L’absence de droit de visite, les humiliations et les violences de certains gendarmes – Drancy est alors administré par le préfet de police – augmentent encore la détresse des internés. Incapable de gérer la situation sanitaire, une commission médicale allemande libère en novembre 1941 près de 1 000 internés, parmi les plus jeunes ou les plus malades.

De décembre 1941, jusqu’en mars 1942, des otages sont extraits du camp pour être fusillés au Mont-Valérien ou déportés en représailles aux actions de la Résistance.

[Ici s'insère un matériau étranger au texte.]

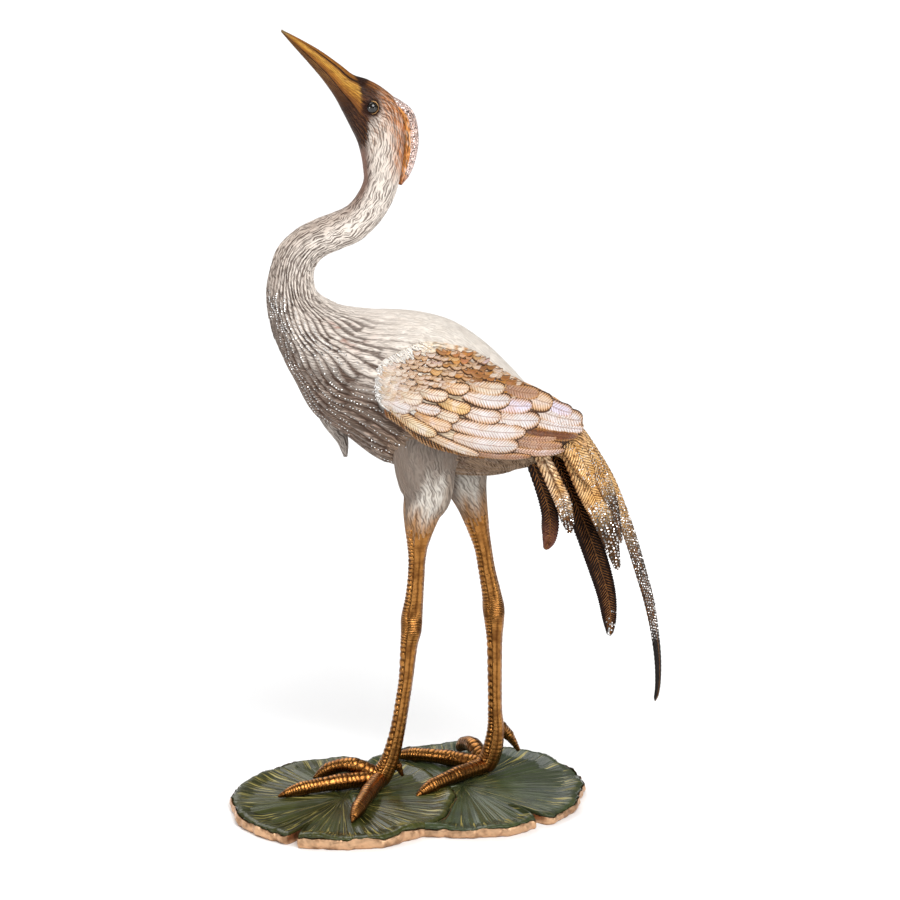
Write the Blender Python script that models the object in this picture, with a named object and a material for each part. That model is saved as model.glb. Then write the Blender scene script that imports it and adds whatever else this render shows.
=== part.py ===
"""Crane figure standing on two overlapping lily pads.

The crane is one casting: trunk, neck, head, bill, wings, tail plumes, legs and toes are one solid.
The two lily pads are a second casting that carries it, and each eye is a small glass bead in a socket.
Metres, +Z up. The crane looks along -X, and the origin is the middle of the underside of the pads.
"""

import math

import bmesh
import bpy
import numpy as np

# Driving sizes, in metres
CRANE_HEIGHT = 0.540
CRANE_BACK = 0.022
SEAT_GAP = 0.0003
EYE_RADIUS = 0.0037
EYE_GAP = 0.0003
LEFT_PAD_FROM_ANKLE = (-0.0270, -0.0250)
LEFT_PAD_RADIUS = 0.0790
LEFT_PAD_HEIGHT = 0.0085
LEFT_PAD_NOTCH = math.radians(245)
RIGHT_PAD_FROM_ANKLE = (-0.0170, -0.0262)
RIGHT_PAD_RADIUS = 0.0860
RIGHT_PAD_HEIGHT = 0.0070
RIGHT_PAD_NOTCH = math.radians(311)
RIM_RISE = 0.0018
RIM_WAVE = 0.0010
UNDERCUT = 0.0020

# The pose is free form: places on the figure are thousandths of the crane's height, along X
# from the origin, across from its middle plane and up from its soles.
SHARE = CRANE_HEIGHT / 1000
SOLE = LEFT_PAD_HEIGHT + SEAT_GAP

# Mesh fineness
TRUNK_RINGS = 38
CURVE_STEPS = 400
TRUNK_SIDES = 18
LEG_SIDES = 8
TOE_SIDES = 6
PAD_SPOKES = 54

# Colours
PEARL = (0.80, 0.76, 0.70)
LEAF = (0.08, 0.12, 0.05)
JET = (0.01, 0.008, 0.006)

# Trunk sections from the bill's tip to the rump: upper point, lower point, half width
TRUNK = [
    (-157, 998, -157.7, 995, 1.5),
    (-134, 986, -141.5, 976, 5.0),
    (-109, 971.5, -124, 956, 8.5),
    (-84, 953.5, -107, 935.5, 11.5),
    (-68, 941, -92, 914, 16),
    (-49, 934.5, -82, 895, 21),
    (-28, 922, -72.5, 876, 25),
    (-9, 902, -64, 858, 26.5),
    (-2, 872, -59, 840, 25.5),
    (-3, 844, -56.5, 823, 23),
    (-8, 814, -56, 806, 22),
    (-18, 782, -64, 788, 21.5),
    (-33, 756, -77, 773, 22),
    (-57, 731, -96, 764, 23),
    (-82, 719, -119, 755, 24),
    (-105, 709, -142, 742, 25),
    (-117, 695, -165, 718, 27),
    (-120, 678, -177, 681, 29.5),
    (-115, 660, -179, 647, 34),
    (-97, 647, -173, 611, 43),
    (-74, 640, -160, 577, 54),
    (-46, 637, -143, 544, 62),
    (-14, 637, -120, 503, 69),
    (22, 633, -77, 472, 73),
    (60, 621, -31, 440, 73),
    (98, 595, 27, 425, 67),
    (133, 561, 92, 420, 54),
    (164, 526, 134, 425, 40),
    (192, 498, 166, 434, 28),
    (214, 472, 196, 448, 12),
]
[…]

A l’été 1942, la cité de la Muette, située à proximité de deux gares devient un camp de transit, la plaque tournante de la déportation des Juifs de France vers les camps d’extermination. Près de 63 000 Juifs sont déportés depuis le camp de Drancy, de la gare du Bourget-Drancy puis de la gare de Bobigny, principalement
à destination d’Auschwitz-Birkenau.

Le fichier des noms est sauvé des flammes

Au début de l’été 1944, devant la progression des forces alliées, des milliers de Juifs sont acheminés à Drancy depuis les villes du Sud pour être déportés.

Le dernier convoi part de Drancy le 17 août 1944. Les déportés sont emmenés à pied à la gare de Bobigny par le nazi Aloïs Brunner qui a pris la direction du camp un an plus tôt. En partant ses hommes brûlent les archives du camp. Mais deux internés parviennent à sauver le fichier des noms. Le camp est alors confié à la Résistance. Le 20 août, les derniers internés sont libérés.

Après la libération de Paris, le camp de Drancy est utilisé pour la détention des personnes suspectées de collaboration, comme l’écrivain et metteur en scène Sacha Guitry, la cantatrice Germaine Lubin ou encore Pierre Taittinger, président du conseil municipal de Paris de mai 1943 à août 1944.

Lieu d’histoire, lieu de mémoire

Monument de Shelomo Selinger appelé à perpétuer la mémoire des Juifs enfermés dans le camp de Drancy

Monument de Shelomo Selinger appelé à perpétuer la mémoire des Juifs enfermés dans le camp de Drancy

Dès 1946, de grandes commémorations initiées par d’anciens internés rescapés d’Auschwitz-Birkenau ont lieu à Drancy. À partir de 1948, les immeubles retournent progressivement à leur destination première. La Cité est débarrassée des barbelés et des miradors, les appartements accueillent des locataires.

Des années 1950 aux années 1980 commence le lent travail d’intégration de la Shoah à la mémoire nationale, avec les témoignages des déportés, peu écoutés, les associations qui militent pour la construction d’un mémorial à Drancy.

Le monument commémoratif réalisé par le sculpteur Shlomo Selinger est ainsi inauguré en 1976, le wagon du souvenir en 1988. En 2001, la cité est classée parmi les sites et monuments protégés de France.
Le 23 septembre 2012, à l’initiative de la Fondation pour la mémoire de la Shoah, le Mémorial de la Shoah de Drancy ouvre ses portes.